▶ [Given instruction]:
Copy nothing but the lines below running from the line containing "turned_hinge = pieces[0].Placement.multVec(hinge)" through the line containing "nodes[node].hide_render = nodes[node].hide_viewport", both end lines included.

+++ Provided data +++

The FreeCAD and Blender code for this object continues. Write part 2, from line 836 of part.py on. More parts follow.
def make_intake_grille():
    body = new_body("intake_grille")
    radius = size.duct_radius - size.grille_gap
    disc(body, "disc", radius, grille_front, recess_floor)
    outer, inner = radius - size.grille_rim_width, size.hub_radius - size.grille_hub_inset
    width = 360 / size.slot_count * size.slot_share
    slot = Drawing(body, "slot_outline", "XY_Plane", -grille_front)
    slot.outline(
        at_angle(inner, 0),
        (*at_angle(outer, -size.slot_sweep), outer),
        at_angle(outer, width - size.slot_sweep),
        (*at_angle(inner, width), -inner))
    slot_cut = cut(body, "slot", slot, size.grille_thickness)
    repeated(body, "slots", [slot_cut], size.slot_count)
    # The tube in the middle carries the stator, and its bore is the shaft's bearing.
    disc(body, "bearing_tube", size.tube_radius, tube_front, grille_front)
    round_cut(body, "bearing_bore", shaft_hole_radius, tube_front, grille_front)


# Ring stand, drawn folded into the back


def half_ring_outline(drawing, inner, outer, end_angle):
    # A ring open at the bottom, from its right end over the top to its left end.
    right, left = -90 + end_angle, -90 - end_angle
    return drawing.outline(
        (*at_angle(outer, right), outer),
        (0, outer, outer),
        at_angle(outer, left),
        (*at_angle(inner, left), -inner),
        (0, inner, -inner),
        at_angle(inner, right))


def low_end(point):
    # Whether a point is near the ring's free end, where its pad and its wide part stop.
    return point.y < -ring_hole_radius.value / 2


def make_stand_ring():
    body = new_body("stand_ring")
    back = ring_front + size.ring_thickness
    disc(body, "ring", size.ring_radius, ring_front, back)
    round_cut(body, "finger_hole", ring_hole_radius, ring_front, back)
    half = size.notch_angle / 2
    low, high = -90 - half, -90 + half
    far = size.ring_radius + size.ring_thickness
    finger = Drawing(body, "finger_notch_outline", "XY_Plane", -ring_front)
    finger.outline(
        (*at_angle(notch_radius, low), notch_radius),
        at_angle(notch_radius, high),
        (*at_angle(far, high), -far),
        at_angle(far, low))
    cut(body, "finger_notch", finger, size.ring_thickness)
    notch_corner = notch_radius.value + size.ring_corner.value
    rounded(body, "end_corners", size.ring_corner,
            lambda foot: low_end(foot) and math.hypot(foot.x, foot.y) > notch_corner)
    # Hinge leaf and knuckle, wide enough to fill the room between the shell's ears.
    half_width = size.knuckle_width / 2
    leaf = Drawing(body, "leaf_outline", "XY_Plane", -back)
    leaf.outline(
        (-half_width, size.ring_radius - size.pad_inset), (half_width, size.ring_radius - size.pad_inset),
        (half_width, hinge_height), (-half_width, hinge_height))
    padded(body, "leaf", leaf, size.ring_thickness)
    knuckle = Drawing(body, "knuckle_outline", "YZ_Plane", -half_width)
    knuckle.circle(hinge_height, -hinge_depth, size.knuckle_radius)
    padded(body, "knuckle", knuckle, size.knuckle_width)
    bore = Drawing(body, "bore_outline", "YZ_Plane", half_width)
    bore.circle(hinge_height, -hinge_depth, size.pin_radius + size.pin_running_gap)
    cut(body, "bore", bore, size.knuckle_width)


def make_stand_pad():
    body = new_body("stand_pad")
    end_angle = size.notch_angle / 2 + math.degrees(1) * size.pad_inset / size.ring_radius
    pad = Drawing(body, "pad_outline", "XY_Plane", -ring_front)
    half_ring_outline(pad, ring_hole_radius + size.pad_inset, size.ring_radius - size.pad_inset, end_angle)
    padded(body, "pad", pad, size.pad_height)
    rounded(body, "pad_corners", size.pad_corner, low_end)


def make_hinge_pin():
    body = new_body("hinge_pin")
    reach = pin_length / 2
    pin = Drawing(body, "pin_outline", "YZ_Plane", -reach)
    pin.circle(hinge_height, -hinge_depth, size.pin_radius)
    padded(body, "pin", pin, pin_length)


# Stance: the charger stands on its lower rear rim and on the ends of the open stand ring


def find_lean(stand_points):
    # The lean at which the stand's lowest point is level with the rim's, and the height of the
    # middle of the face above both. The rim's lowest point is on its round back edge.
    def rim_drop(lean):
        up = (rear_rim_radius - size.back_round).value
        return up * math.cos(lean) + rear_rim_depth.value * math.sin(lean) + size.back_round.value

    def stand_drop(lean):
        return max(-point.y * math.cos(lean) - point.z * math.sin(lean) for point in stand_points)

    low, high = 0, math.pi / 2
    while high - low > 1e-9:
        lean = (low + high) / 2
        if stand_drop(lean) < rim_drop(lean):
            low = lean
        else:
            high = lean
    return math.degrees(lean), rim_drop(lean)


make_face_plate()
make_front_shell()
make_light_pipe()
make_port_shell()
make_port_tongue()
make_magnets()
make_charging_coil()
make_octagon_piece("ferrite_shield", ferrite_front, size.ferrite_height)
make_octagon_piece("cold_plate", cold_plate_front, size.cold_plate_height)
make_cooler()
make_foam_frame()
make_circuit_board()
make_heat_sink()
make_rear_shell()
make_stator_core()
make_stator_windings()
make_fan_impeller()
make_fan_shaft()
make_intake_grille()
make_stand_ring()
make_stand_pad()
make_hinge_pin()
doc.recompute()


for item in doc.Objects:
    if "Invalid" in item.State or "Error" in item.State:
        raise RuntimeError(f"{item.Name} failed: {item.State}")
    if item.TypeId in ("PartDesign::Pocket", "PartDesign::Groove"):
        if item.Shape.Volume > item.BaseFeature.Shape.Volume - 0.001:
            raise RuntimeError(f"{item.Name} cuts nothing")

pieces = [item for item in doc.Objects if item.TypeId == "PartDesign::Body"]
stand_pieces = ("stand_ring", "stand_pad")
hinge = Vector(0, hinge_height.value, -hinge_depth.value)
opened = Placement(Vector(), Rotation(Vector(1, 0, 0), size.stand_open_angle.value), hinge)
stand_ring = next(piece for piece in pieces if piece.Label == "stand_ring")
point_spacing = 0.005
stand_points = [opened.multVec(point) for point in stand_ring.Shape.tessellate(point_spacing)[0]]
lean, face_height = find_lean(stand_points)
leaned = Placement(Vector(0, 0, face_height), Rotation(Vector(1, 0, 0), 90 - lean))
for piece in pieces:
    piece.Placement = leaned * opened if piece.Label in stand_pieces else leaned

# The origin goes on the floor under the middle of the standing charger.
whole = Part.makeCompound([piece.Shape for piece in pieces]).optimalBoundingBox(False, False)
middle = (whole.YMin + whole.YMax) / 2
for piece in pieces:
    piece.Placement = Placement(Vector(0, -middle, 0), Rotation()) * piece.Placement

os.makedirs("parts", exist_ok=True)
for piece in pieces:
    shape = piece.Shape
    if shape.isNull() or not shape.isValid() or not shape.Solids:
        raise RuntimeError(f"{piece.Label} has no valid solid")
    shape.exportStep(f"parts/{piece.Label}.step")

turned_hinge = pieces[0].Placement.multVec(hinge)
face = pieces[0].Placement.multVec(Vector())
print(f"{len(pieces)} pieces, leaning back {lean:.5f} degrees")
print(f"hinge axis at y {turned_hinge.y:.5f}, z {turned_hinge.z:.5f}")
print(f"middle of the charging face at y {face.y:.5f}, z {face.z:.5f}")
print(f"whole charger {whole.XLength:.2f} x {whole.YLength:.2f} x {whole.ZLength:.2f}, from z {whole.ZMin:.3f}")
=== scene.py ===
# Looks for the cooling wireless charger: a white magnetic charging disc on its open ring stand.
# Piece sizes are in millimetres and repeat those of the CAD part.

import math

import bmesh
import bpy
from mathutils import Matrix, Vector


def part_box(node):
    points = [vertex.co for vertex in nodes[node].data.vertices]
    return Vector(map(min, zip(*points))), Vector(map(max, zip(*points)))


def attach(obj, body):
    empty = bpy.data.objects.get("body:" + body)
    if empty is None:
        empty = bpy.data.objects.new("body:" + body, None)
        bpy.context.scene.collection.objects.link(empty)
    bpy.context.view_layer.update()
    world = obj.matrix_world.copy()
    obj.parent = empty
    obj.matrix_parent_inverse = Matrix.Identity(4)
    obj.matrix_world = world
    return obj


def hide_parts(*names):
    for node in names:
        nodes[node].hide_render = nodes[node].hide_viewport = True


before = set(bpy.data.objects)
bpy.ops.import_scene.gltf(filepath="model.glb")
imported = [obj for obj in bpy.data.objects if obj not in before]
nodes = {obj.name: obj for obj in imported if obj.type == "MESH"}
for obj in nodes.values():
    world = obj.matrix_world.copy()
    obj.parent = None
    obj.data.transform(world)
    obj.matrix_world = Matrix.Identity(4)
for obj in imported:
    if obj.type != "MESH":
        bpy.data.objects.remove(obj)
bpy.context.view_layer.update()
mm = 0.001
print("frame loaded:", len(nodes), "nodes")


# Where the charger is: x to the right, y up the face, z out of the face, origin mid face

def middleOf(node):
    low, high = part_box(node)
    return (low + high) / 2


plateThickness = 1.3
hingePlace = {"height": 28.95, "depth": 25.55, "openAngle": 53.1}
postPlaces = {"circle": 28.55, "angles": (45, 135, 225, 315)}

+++

▶ [Expected answer]:
turned_hinge = pieces[0].Placement.multVec(hinge)
face = pieces[0].Placement.multVec(Vector())
print(f"{len(pieces)} pieces, leaning back {lean:.5f} degrees")
print(f"hinge axis at y {turned_hinge.y:.5f}, z {turned_hinge.z:.5f}")
print(f"middle of the charging face at y {face.y:.5f}, z {face.z:.5f}")
print(f"whole charger {whole.XLength:.2f} x {whole.YLength:.2f} x {whole.ZLength:.2f}, from z {whole.ZMin:.3f}")
=== scene.py ===
# Looks for the cooling wireless charger: a white magnetic charging disc on its open ring stand.
# Piece sizes are in millimetres and repeat those of the CAD part.

import math

import bmesh
import bpy
from mathutils import Matrix, Vector


def part_box(node):
    points = [vertex.co for vertex in nodes[node].data.vertices]
    return Vector(map(min, zip(*points))), Vector(map(max, zip(*points)))


def attach(obj, body):
    empty = bpy.data.objects.get("body:" + body)
    if empty is None:
        empty = bpy.data.objects.new("body:" + body, None)
        bpy.context.scene.collection.objects.link(empty)
    bpy.context.view_layer.update()
    world = obj.matrix_world.copy()
    obj.parent = empty
    obj.matrix_parent_inverse = Matrix.Identity(4)
    obj.matrix_world = world
    return obj


def hide_parts(*names):
    for node in names:
        nodes[node].hide_render = nodes[node].hide_viewport = True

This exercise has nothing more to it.